As for DeSantis, his inner circle is really only composed of himself and his wife, Casey. I hear that Generra Peck, who led his very successful reelect in 2022, is likely to be his campaign manager, and like you reported, Phil Cox will run his super PAC. There’s Adam Laxalt and Brian Ballard hanging around the hoop, as well, but DeSantis has always had very little use for consultants and staffers.
Trump tends to churn and burn staff, too, but he also reaches out to everyone for advice, even polling members at Mar-a-Lago. That is not DeSantis’ style. The answers lie with himself and Casey. In fact, so many of his former staffers felt disrespected by him over the years that they started a support group, as I reported for Politico in 2021. No one around him has really been there for very long.
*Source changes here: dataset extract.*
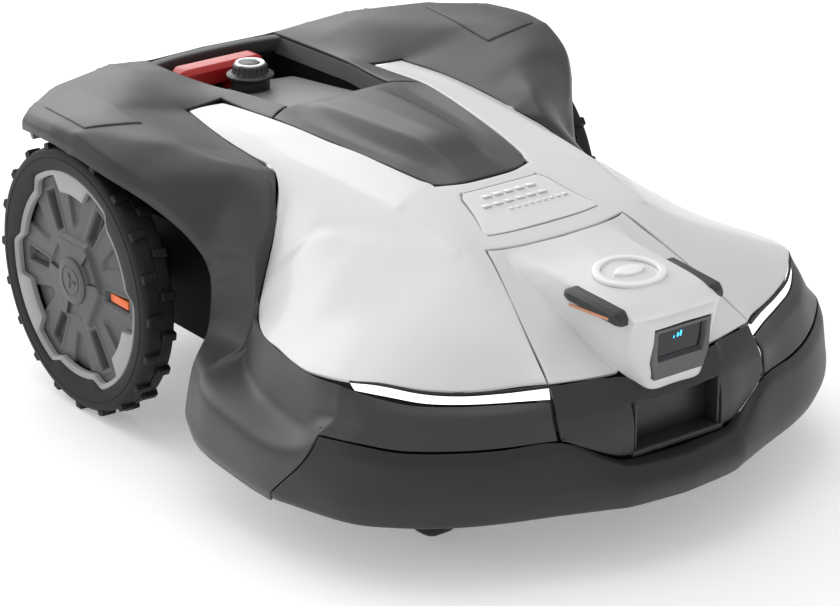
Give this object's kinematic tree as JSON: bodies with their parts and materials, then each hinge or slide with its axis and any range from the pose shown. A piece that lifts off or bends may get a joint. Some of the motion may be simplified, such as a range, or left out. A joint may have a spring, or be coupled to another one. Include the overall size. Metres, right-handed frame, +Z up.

He’s had three chiefs of staff during his one term as governor. For Trump, having Wiles, one of the many DeSantis ex-staffers who left feeling burned, at the top of his team could actually be a huge asset. She’s Florida based and has a real institutional knowledge of his rival. There are other spurned DeSantis staffers who are now with Trump, but not the other way around. It makes for an interesting dynamic.
Meanwhile, looking at Democratic politics, it seems like Biden’s student loan relief plan is doomed to failure with this Supreme Court. At least that’s everyone’s sense after oral arguments were made for and against the plan late last month, which is being challenged by Republican states as definitional executive branch overreach. If Biden’s executive action gets killed, how badly does it damage his presidency?
Peter: It’s definitely a blow, especially for a president who views himself as the most consequential president on domestic economic policy since L.B.J. Biden himself didn’t sound very optimistic after the conservative justices voiced real skepticism about the student loan plan, which would erase up to $20,000 in debt for more than 16 million borrowers. “I’m confident we’re on the right side of the law,” Biden said last week. “I’m not confident about the outcome of the decision yet.” The White House isn’t talking about backup plans yet, and they can cling to a sliver of optimism. The justices aren’t just debating the merits of the student loan plan. They’re also debating whether the G.O.P. states even have legal standing to challenge the student loan plan at all. The court could still conclude that they don’t, throwing out the case.
Back in early 2012, there was similar anxiety inside the Obama White House, when a lot of people in Washington thought the Court would gut Obamacare. Instead, the Affordable Care Act was surprisingly upheld, thanks to Chief Justice John Roberts. But even if Biden’s plan survives this round, it’s sure to face more legal challenges. As unsettling as that is for borrowers who were counting on loan relief, it does set up a helpful political dynamic for Biden heading into his possible re-election campaign. Whether or not his plan lives or dies, Biden can continue to present himself as a warrior for working and middle-class Americans against Republicans who don’t want to extend a helping hand.
The student loan action also gave Biden some desperately needed street cred among Gen Z and Millennials, who were pretty unenthused about his presidency before he announced the plan in 2022. A Wall Street Journal poll from just before the midterm elections showed as much: While only 48 percent of the American public favored Biden’s loan relief plan, almost 60 percent of voters aged 18-34 backed the plan. Exit polls from the November midterms also showed that an overwhelming majority of Democrats backed the plan, and support from younger voters helped blunt G.O.P. gains at the polls.
So even if SCOTUS kills his student loan agenda, Biden could at least run for re-election boasting that he tried to fight for borrowers—and that he will keep trying. Either way, politically, I do think he has established some trust with younger voters that he didn’t quite have before his executive action last year.